Whitehead was bearing down on the back, but who knows, maybe Sims slips the tackle and picks up the first down. With fewer than three minutes remaining and a fresh set downs near midfield, it could have been the difference in the game.
It's a trap
Tampa Bay had a lot of success running the ball, averaging 4.8 yards per carry. Much of that had to do with the ineffectiveness of Detroit's defensive tackles, who struggled to maintain their gaps when doubled. A'Shawn Robinson had a particularly rough day, consistently getting moved off his spot against the run.

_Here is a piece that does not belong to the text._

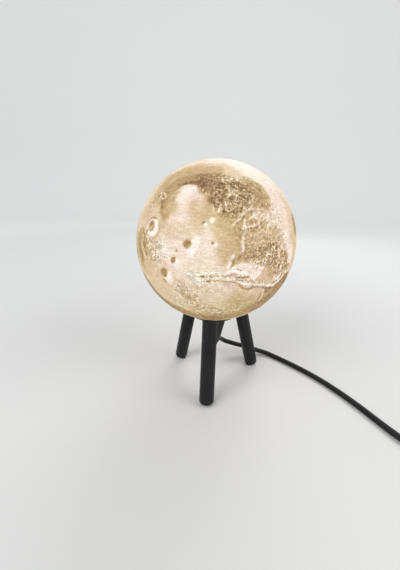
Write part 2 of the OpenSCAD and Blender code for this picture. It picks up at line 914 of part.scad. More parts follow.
// The switch's plan, drawn in by inset all round
module switch_plan(inset) {
  end_x = switch_len / 2 - inset;
  mid_x = switch_len / 2 - switch_taper;
  mid_y = switch_w / 2 - inset;
  end_y = switch_end_w / 2 - inset;
  polygon([
    [-end_x, -end_y], [-mid_x, -mid_y], [mid_x, -mid_y], [end_x, -end_y],
    [end_x, end_y], [mid_x, mid_y], [-mid_x, mid_y], [-end_x, end_y]
  ]);
}

module on_switch() {
  translate(SWITCH_AT)
    rotate([0, 0, switch_yaw])
      children();
}

module switch_base() {
  color([0.05, 0.05, 0.055])
    on_switch()
      difference() {
        union() {
          difference() {
            linear_extrude(switch_split)
              switch_plan(0);
            translate([0, 0, switch_wall])
              linear_extrude(switch_h)
                switch_plan(switch_wall);
          }
          for (side = [-1, 1])
            translate([side * switch_screw_at[0], -side * switch_screw_at[1], 0])
              cylinder(h = switch_split, r = switch_boss_r);
        }
        for (side = [-1, 1])
          translate([side * switch_screw_at[0], -side * switch_screw_at[1], -1]) {
            cylinder(h = switch_h, r = switch_screw_r + skin);
            cylinder(h = switch_screw_head_h + 1.4, r = switch_screw_head_r + skin);
          }
      }
}

module switch_cover() {
  slot_r = rocker_r + rocker_gap;
  slot_w = rocker_w / 2 + rocker_gap;
  color([0.06, 0.06, 0.065])
    on_switch()
      difference() {
        union() {
          difference() {
            translate([0, 0, switch_split])
              linear_extrude(switch_h - switch_split)
                switch_plan(0);
            translate([0, 0, switch_split - 1])
              linear_extrude(switch_h - switch_split - switch_wall + 1)
                switch_plan(switch_wall);
          }
          for (side = [-1, 1])
            translate([side * switch_screw_at[0], -side * switch_screw_at[1], switch_split])
              cylinder(h = switch_h - switch_split, r = switch_boss_r);
          for (side = [-1, 1])
            translate([-3.5, side * (slot_w + 1.2) - 1.2, rocker_z - 2.6])
              cube([7, 2.4, switch_h - rocker_z + 2.6]);
        }
        translate([-slot_r, -slot_w, switch_split - 1])
          cube([2 * slot_r, 2 * slot_w, switch_h]);
        translate([0, slot_w + 3, rocker_z])
          rotate([90, 0, 0])
            cylinder(h = 2 * slot_w + 6, r = pivot_r + pivot_gap);
        for (side = [-1, 1])
          translate([side * switch_screw_at[0], -side * switch_screw_at[1], 0])
            cylinder(h = switch_h - switch_wall, r = switch_screw_r + skin);
      }
}

module switch_rocker() {
  color([0.04, 0.04, 0.045])
    on_switch()
      translate([0, 0, rocker_z])
        rotate([0, rocker_tilt, 0])
          rotate([90, 0, 0]) {
            translate([0, 0, -rocker_w / 2])
              linear_extrude(rocker_w)
                intersection() {
                  circle(rocker_r, $fn = 96);
                  polygon([
                    [-rocker_r, -rocker_foot],
                    [rocker_r, -rocker_foot],
                    [rocker_r, rocker_top],
                    [0, rocker_top - rocker_dip],
                    [-rocker_r, rocker_top]
                  ]);
                }
            translate([0, 0, -rocker_w / 2 - pivot_len])
              cylinder(h = rocker_w + 2 * pivot_len, r = pivot_r);
          }
}

module switch_screws() {
  color([0.7, 0.7, 0.72])
    on_switch()
      for (side = [-1, 1])
        translate([side * switch_screw_at[0], -side * switch_screw_at[1], 0.4])
          difference() {
            union() {
              cylinder(h = switch_screw_head_h - 0.1, r = switch_screw_head_r);
              cylinder(h = switch_h - switch_wall - 1.4, r = switch_screw_r);
            }
            translate([-2, -0.3, -1])
              cube([4, 0.6, 1.6]);
          }
}

module switch_contacts() {
  strip_h = 3.6;
  color([0.82, 0.65, 0.35])
    on_switch()
      for (side = [-1, 1])
        translate([side * 13, 0, switch_wall]) {
          translate([-7, -2, 0])
            cube([14, 4, 0.6]);
          translate([side > 0 ? -7 : 5.8, -2, 0.5])
            cube([1.2, 4, strip_h]);
        }
}

module on_plug() {
  translate(plug_at)
    rotate([0, 0, plug_yaw])
      children();
}

module plug_body() {
  body_end = plug_relief + plug_len;
  relief_r = cord_d / 2 + 0.6;
  color([0.06, 0.06, 0.065])
    on_plug()
      difference() {
        union() {
          rotate([0, 90, 0])
            cylinder(h = plug_relief + 1, r1 = relief_r, r2 = relief_r + 2);
          translate([0, 0, -plug_t / 2])
            linear_extrude(plug_t)
              polygon([
                [plug_relief, -plug_end_w / 2],
                [plug_relief + plug_shoulder, -plug_w / 2],
                [body_end, -plug_w / 2 + plug_bevel],
                [body_end, plug_w / 2 - plug_bevel],
                [plug_relief + plug_shoulder, plug_w / 2],
                [plug_relief, plug_end_w / 2]
              ]);
        }
        for (side = [-1, 1])
          translate([body_end - 12, side * pin_gap / 2, 0])
            rotate([0, 90, 0])
              cylinder(h = 20, r = pin_r + skin);
      }
}

module plug_pins() {
  body_end = plug_relief + plug_len;
  color([0.75, 0.75, 0.77])
    on_plug()
      for (side = [-1, 1])
        translate([body_end - 11.6, side * pin_gap / 2, 0])
          rotate([0, 90, 0]) {
            cylinder(h = 11.6 + skin, r = pin_r);
            cylinder(h = 11.6 + sleeve_pin_len + skin, r = pin_r - 0.4);
            translate([0, 0, 11.6 + sleeve_pin_len])
              cylinder(h = pin_len - sleeve_pin_len - 1, r = pin_r);
            translate([0, 0, 11.6 + pin_len - 1])
              cylinder(h = 1, r1 = pin_r, r2 = pin_r - 0.8);
          }
}

module plug_sleeves() {
  body_end = plug_relief + plug_len;
  color([0.08, 0.08, 0.085])
    on_plug()
      for (side = [-1, 1])
        translate([body_end + 2 * skin, side * pin_gap / 2, 0])
          rotate([0, 90, 0])
            difference() {
              cylinder(h = sleeve_pin_len - 3 * skin, r = pin_r - skin);
              translate([0, 0, -1])
                cylinder(h = sleeve_pin_len + 2, r = pin_r - 0.4 + skin);
            }
}

globe_shell();
stand_hub();
leg_front();
leg_left();
leg_right();
foot_pads();
leg_screws();
holder_skirt();
holder_cap();
holder_insert();
screw_sleeve();
centre_contact();
terminal_screws();
live_wire();
neutral_wire();
cord_grip();
strain_relief();
bulb_cap();
bulb_insulator();
bulb_tip();
bulb_body();
bulb_dome();
led_board();
cord_run();
cord_lead();
cord_coil();
cord_tail();
coil_tie();
switch_base();
switch_cover();
switch_rocker();
switch_screws();
switch_contacts();
plug_body();
plug_pins();
plug_sleeves();
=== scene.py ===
"""Planet lamp: the looks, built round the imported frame.

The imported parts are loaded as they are. Pieces that need a finer shape or a finish of their own are
worked out with numpy, in millimetres and in the part's own frame: +Z up, the table at height 0, the
lamp's axis at the origin and the front leg towards -Y.
"""
import itertools
import json
import math

import bmesh
import bpy
import numpy as np
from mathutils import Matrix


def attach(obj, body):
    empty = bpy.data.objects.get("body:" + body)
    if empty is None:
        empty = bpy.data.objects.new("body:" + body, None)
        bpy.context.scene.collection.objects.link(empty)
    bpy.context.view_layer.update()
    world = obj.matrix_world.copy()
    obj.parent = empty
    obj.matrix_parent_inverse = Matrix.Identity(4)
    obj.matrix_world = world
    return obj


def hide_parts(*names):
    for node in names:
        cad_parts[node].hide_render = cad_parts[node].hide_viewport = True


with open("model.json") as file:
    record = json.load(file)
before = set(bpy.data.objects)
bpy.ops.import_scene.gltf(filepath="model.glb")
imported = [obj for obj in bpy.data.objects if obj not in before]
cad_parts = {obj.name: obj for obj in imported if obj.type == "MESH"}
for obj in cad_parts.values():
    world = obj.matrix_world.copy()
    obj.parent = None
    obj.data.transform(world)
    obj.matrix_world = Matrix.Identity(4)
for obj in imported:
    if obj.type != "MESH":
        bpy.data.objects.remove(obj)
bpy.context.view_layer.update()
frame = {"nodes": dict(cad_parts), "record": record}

MM = 0.001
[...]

Additionally, opponents have recently been successfully mixing in trap blocks, using the defensive linemen's aggressiveness against them by intentionally allowing them into the backfield. Robinson got fooled so badly on one that he went flying to the ground and was further prevented from impacting the play by a pulling guard delivering a wham block.
The Lions got beat twice by the same play, a play-action pass design, near the goal line.
Detroit has been susceptible to play-action in the red zone much of the season and Sunday was no different. The team continues to make adjustments, this week having defensive end Kasim Edebali cover the tight end into the flat. On the first, a throw to Howard, Edebali's coverage was pretty good, but the defensive end who played some linebacker for Denver earlier in the year, still wasn't able to get in position to make a play on the ball.
On the second, Bucs coach Dirk Koetter acknowledged they noticed the backside tight end, eligible offensive tackle Leonard Wester, uncovered on the previous play-action touchdown and committed to throwing to him if they had another chance. It worked to perfection as Wester was left uncovered once again.
Austin is taking the blame for the play-action problems in the red zone, and the uncovered Wester does show a lack of emphasis on unexpected options in the pass game. But with the Howard score, it prompts the question whether the Lions have a defender on the roster capable of covering an athletic tight end on these plays.